Outside the scope of this discussion but we could think about supplying some prebuilt call backs to be invoked by the mapping ymls.

On Thu, Mar 28, 2019, 11:08 AM Jared Whiklo, notifications@github.com wrote:

I believe it is valid RDF to concatenate the values in a comma separated list and push them in behind the predicate.

ie.

http://localhost:8000/node/3?_format=jsonld http://purl.org/dc/elements/1.1/creator "Bob Smith", "Jane Alexander", "Phil Ewing" .

Would that make it easier to accomplish?

— You are receiving this because you authored the thread. Reply to this email directly, view it on GitHub https://github.com/Islandora-CLAW/CLAW/issues/1068#issuecomment-477630259, or mute the thread https://github.com/notifications/unsubscribe-auth/AAeNJ-NBhvrxypM1RjF2qa2pQ-8xUsFnks5vbNevgaJpZM4cB8dL .

dannylamb commented 5 years ago

Nonetheless, the code straight up checks to make sure something doesn't exist and then immediately proceeds to call the thing we verified isn't there.

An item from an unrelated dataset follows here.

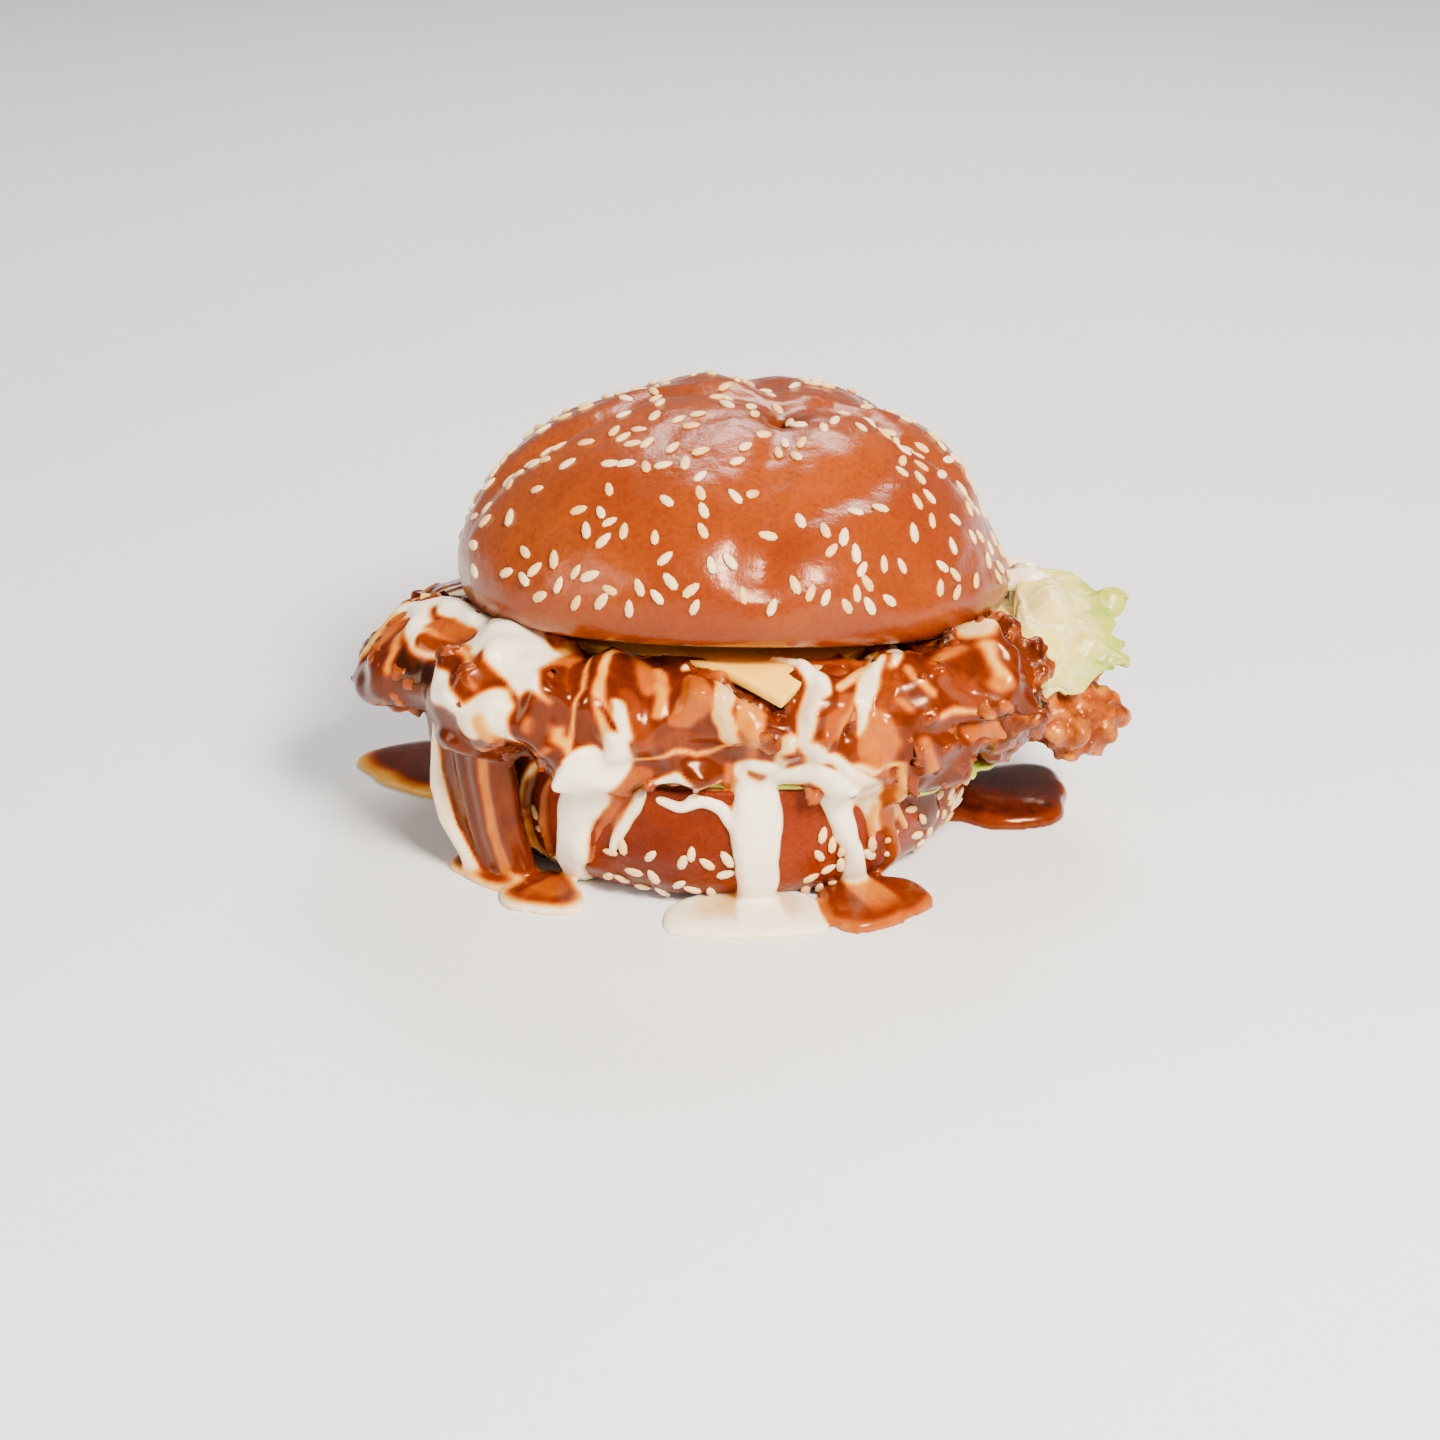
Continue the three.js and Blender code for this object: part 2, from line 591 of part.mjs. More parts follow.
function strand(course) {
  const last = course.length - 1;
  const tube = new THREE.CylinderGeometry(1, 1, last, 6, last).rotateX(Math.PI / 2);
  return solidOf(
    warped(tube, (p) => {
      const [x, y, z, radius] = course[last - Math.round(p.z + last / 2)];
      p.set(x + p.x * radius, y + p.y * radius, z);
    }),
  );
}

const batter = union([filletBody(44, 10), ...LUMPS.map(lump), ...HANGING.map(strand)]);

// What the layers above and below press out of the chicken
const pastLeaf = (u, v) => lowerLeafSurface(u, v, 0.8);
const underLeaf = sheet(lowerLeafSurface, ...LEAF_GRID, lifted(HALF_LEAF + GAP), lifted(-40));
const aroundLeaf = sheet(pastLeaf, ...LEAF_GRID, lifted(HALF_LEAF + GAP), lifted(-40));
const overLeaf = sheet(lowerLeafSurface, ...LEAF_GRID, lifted(20), lifted(-HALF_LEAF - GAP * 0.7));
const overLeafEdge = sheet(pastLeaf, ...LEAF_GRID, lifted(20), lifted(-HALF_LEAF - GAP * 0.7));
const overCheese = sheet(widened(cheeseSurface), ...CHEESE_GRID, lifted(40), lifted(-CHEESE.thickness / 2 - GAP * 2));
const overVault = sheet(widened(vaultSurface), ...VAULT_GRID, lifted(30), lifted(-HALF_LEAF - GAP));
const roundVault = sheet(
  widened(vaultSurface),
  ...VAULT_GRID,
  alongNormal(widened(vaultSurface), HALF_LEAF + GAP * 1.6),
  alongNormal(widened(vaultSurface), -HALF_LEAF - GAP * 1.6),
);
const heelRoom = bareHeel.scale([1.008, 1.008, 1]).translate([0, 0, GAP]);
const sauceRoom = union([...RUNS.map(sauceRun), ...POOLS.map(pool)]).scale([1.008, 1.008, 1]).translate([0, 0, GAP]);
const crownRoom = bareCrown.translate([0, 0, -GAP * 2]);
const heel = largest(dressedHeel.subtract(overLeaf).subtract(overLeafEdge));
const chicken = largest(
  [underLeaf, aroundLeaf, heelRoom, sauceRoom, overCheese, overVault, roundVault, crownRoom].reduce(
    (body, room) => body.subtract(room),
    batter,
  ),
);

const burger = new THREE.Group();
burger.add(
  meshOf(crown, "crown", "#c9611a", 0.35),
  meshOf(vault, "lettuce_leaf_upper", "#e2dc92", 0.5),
  meshOf(cheese, "cheese_slice", "#fbd07a", 0.5),
  meshOf(chicken, "chicken_fillet", "#c66a24", 0.4),
  meshOf(lowerLeaf, "lettuce_leaf_lower", "#d9d987", 0.5),
  meshOf(heel, "heel", "#a8430f", 0.4),
);
burger.position.set(BUN_AXIS_X, BUN_AXIS_Y, 0);

export default burger;
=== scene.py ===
"""The look of the chicken burger: bun, fillet, cheese, leaves and sauces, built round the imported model.

Shapes are worked out in millimetres with the bun's axis at x = 0, y = 0, and put into the meshes in metres.
"""
import math

import bpy
import numpy as np
from mathutils import Matrix, Vector, noise
from mathutils.bvhtree import BVHTree


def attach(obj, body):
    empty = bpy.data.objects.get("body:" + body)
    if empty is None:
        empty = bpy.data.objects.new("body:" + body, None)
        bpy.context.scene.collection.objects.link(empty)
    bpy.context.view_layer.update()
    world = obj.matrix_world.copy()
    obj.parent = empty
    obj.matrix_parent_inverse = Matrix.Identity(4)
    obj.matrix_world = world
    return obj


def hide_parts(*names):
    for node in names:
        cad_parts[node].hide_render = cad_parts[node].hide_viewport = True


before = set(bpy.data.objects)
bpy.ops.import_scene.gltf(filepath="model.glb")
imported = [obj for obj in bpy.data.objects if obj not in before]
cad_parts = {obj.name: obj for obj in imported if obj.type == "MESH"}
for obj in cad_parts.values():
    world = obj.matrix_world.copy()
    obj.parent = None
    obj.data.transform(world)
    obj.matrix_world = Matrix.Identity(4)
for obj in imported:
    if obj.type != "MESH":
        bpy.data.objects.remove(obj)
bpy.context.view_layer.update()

bpy.ops.object.select_all(action="DESELECT")

MM = 0.001
DEGREE = math.pi / 180

# Where the bun's axis stands in the frame
BUN_AXIS_X = -1.1
BUN_AXIS_Y = -1.232
BUN_AXIS = np.array([BUN_AXIS_X, BUN_AXIS_Y, 0.0])

# Driving sizes of the bun
CROWN_RADIUS = 54.6
CROWN_CUT_RADIUS = 50.5
CROWN_LOWER_HEIGHT = 7.2
CROWN_DOME_HEIGHT = 35.4
CROWN_CUT_Z = 45.5
CROWN_TILT_BACK = 7
CROWN_TILT_RIGHT = 2
CROWN_ARCH = 5.4
CROWN_LEAN = 2.2
SLOPE_RIGHT, SLOPE_LEFT, SLOPE_HEIGHT, SLOPE_SPREAD = 4.2, 1, 0.46, 0.26
HEEL_RADIUS = 51
HEEL_BASE_RADIUS = 42
HEEL_TOP_RADIUS = 49.5
HEEL_HEIGHT = 26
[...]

Originally it was calling just url() (can't remember the precise reasons) and then we switched to this for jsonld altering.

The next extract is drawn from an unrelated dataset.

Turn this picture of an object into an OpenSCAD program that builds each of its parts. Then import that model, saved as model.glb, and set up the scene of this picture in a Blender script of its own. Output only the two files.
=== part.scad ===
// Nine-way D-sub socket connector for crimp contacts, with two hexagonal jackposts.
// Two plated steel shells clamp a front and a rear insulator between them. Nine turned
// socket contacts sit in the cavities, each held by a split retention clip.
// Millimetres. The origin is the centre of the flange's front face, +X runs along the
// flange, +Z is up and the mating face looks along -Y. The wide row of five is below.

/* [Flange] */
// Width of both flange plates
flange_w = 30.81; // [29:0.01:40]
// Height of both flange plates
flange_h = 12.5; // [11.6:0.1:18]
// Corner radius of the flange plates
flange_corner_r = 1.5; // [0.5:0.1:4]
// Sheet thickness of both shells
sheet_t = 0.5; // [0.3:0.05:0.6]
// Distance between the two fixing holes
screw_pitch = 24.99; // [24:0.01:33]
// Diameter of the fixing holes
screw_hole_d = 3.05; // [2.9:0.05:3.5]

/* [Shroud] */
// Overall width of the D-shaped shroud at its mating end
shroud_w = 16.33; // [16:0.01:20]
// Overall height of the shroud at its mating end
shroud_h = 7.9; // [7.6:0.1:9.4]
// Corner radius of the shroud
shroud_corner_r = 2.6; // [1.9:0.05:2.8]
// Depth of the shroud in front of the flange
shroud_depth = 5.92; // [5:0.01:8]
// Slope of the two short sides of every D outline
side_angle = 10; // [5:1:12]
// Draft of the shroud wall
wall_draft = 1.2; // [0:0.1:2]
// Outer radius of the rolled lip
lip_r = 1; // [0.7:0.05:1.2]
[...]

dannylamb commented 5 years ago

Ok, so this is a pretty big picture type deal... but why don't we consider this an opportunity to treat paragraphs as blank nodes? At this point, instead of trying to get the canonical url from the link template, we generate fragments for them instead?

rosiel commented 5 years ago

We've been considering blank nodes, especially for harder and more complex RDF mappings. I know, Fedora doesn't like blank nodes. At this point we are legit considering - for use cases where a mapping involving blank nodes is meaningful - putting a "simpler version" of RDF into Fedora, and a more rich/meaningful one in the Triplestore.

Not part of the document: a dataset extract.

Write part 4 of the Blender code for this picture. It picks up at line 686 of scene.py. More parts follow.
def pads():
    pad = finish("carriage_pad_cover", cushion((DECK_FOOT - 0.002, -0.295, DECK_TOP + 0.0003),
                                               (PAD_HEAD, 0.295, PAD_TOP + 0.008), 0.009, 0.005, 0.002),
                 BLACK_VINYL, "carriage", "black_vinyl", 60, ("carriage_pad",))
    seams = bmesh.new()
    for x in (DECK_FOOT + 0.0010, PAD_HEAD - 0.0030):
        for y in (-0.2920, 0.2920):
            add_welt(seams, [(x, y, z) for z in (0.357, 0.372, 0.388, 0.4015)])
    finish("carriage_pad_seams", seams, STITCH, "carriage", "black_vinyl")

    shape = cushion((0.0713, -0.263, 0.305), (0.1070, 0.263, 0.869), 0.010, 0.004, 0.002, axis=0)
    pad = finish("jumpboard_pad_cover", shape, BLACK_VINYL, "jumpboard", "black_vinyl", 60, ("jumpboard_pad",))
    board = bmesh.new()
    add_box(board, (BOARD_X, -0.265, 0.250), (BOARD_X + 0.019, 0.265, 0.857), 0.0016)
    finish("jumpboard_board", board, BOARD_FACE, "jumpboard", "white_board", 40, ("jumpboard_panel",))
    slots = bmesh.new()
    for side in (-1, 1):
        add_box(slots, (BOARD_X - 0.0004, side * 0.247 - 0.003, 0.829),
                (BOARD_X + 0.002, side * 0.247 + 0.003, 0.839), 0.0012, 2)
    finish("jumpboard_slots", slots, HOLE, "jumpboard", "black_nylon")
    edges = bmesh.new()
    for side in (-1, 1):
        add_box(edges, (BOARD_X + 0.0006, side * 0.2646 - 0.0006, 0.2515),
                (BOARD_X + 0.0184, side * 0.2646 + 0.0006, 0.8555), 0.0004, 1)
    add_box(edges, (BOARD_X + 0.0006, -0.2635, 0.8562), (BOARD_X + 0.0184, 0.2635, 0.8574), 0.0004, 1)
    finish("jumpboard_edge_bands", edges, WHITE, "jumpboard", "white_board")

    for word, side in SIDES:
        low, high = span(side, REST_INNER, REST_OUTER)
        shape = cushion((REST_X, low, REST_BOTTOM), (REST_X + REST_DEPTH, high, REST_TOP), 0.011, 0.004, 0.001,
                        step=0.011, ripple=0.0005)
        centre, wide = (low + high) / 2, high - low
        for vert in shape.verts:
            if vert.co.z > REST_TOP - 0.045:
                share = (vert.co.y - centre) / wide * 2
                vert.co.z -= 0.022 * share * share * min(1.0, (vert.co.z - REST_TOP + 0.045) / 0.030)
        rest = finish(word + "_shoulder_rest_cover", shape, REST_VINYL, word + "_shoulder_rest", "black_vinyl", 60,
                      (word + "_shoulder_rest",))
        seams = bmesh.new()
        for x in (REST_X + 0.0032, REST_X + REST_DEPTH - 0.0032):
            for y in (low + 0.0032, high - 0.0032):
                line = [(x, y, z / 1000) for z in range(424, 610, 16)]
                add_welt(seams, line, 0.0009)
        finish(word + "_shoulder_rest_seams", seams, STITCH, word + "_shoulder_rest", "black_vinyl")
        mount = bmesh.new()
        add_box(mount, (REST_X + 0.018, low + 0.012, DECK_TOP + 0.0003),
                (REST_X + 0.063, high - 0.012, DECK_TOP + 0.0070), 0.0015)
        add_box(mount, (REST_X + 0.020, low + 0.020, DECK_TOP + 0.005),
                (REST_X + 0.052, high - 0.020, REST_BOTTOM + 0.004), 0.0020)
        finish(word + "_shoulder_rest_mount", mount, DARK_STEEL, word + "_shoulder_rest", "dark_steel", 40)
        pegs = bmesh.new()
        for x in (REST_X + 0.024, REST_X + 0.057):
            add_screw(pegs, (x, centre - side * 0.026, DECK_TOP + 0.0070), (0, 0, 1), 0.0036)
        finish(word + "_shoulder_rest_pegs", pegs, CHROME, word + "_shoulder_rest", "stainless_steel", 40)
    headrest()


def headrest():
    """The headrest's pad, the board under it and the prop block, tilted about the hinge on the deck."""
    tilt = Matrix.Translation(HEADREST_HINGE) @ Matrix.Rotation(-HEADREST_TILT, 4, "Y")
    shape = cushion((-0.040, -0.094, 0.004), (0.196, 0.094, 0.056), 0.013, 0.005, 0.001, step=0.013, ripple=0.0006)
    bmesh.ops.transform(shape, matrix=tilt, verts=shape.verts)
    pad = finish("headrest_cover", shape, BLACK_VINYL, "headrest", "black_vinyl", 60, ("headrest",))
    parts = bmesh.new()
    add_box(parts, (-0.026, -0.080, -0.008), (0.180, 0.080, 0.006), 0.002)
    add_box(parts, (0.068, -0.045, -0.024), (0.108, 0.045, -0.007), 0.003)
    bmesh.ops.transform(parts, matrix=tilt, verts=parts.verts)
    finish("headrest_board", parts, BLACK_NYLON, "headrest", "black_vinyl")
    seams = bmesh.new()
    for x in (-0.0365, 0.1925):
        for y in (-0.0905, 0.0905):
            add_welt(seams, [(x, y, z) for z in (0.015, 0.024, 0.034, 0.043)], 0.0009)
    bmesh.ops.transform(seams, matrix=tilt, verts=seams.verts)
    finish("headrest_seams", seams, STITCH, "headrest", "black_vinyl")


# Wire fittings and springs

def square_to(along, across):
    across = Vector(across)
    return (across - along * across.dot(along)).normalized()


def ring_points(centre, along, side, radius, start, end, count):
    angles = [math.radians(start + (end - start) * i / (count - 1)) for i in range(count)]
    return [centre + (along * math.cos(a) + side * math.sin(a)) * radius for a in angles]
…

whikloj commented 5 years ago

Fedora doesn't do great with blank nodes (though I haven't tried lately), but it does do hash URIs. Which might be a good solution.

On Wed., Apr. 10, 2019, 13:21 Rosemary Le Faive, notifications@github.com wrote:

We've been considering blank nodes, especially for harder and more complex RDF mappings. I know, Fedora doesn't like blank nodes. At this point we are legit considering - for use cases where a mapping involving blank nodes is meaningful - putting a "simpler version" of RDF into Fedora, and a more rich/meaningful one in the Triplestore.

— You are receiving this because you commented. Reply to this email directly, view it on GitHub https://github.com/Islandora-CLAW/CLAW/issues/1068#issuecomment-481805798, or mute the thread https://github.com/notifications/unsubscribe-auth/ACua4eRMRwBIfYrlFMmEr_7-BxJDmz7jks5vfiuWgaJpZM4cB8dL .

dannylamb commented 5 years ago

@whikloj That's an important distinction I failed to make. I guess hash URIs is what I'm talking about. If the paragraphs have UUIDs, then http://example.org/node/1#{paragraphUUID} seems like it'd work just fine.

whikloj commented 5 years ago

I am unclear whether this is a 1.0.0 or a 1.x type of bug? Thoughts?

seth-shaw-unlv commented 5 years ago

@dannylamb, so how would those hash URIs be represented in the JSON-LD? Is it a JSON-LD blank node with a uuid field, or is it listed in the JSON-LD as a separate entity using the full URI as the @id?

I doubt Drupal will be happy responding to http://example.org/node/1#{paragraphUUID}?_format=jsonld, or perhaps it will just return the JSON-LD for node/1?

seth-shaw-unlv commented 5 years ago

@whikloj, this seems to me like a power-user case appropriate for 1.x.

whikloj commented 5 years ago

@seth-shaw-unlv because paragraphs don't have a canonical URI you can't point at them with a client, so the hash uri would really only be a one way transfer of information (ie Drupal -> Fedora).

rosiel commented 5 years ago

@whikloj I thought a one-way transfer of information was what we should expect. I've been operating under that assumption, as the metadata in Fedora seems like it's going to have to be less complex than we want to model in Drupal (simple S-P-O triples where "the object" is the S). (If hashed URIs are an option, then that may change, but I also would like to know what that would look like or what the uses/limitations are)

whikloj commented 5 years ago

@rosiel I am assuming a one-way transfer for the time being, but I would like as a (2.x or 3.x goal maybe) to be able to rebuild my Drupal from my Fedora.

As for metadata, it is my interpretation that all metadata modelling from Drupal will be mirrored in Fedora otherwise the question is what are we losing and why are we bothering to store the metadata in Fedora if it isn't all there.

rosiel commented 3 years ago

Noting that this ticket is still very much open. Alan described a specific thing that happens when we try to export data stored in Paragraphs fields into RDF. We cannot handle it, yet. The above conversation suggests having Paragraphs export "RDF fragments" that can be included in the (node or other entity's) RDF as a hash URI/"blank node" (not an actual blank node).

kstapelfeldt commented 3 years ago

Hey Rosie - that's great to know. I just scrolled to the bottom and found a pull request, and made an assumption. I'll remove it from my google issues org so that it doesn't come up as part of what I thought might be the 'easy' cleanup.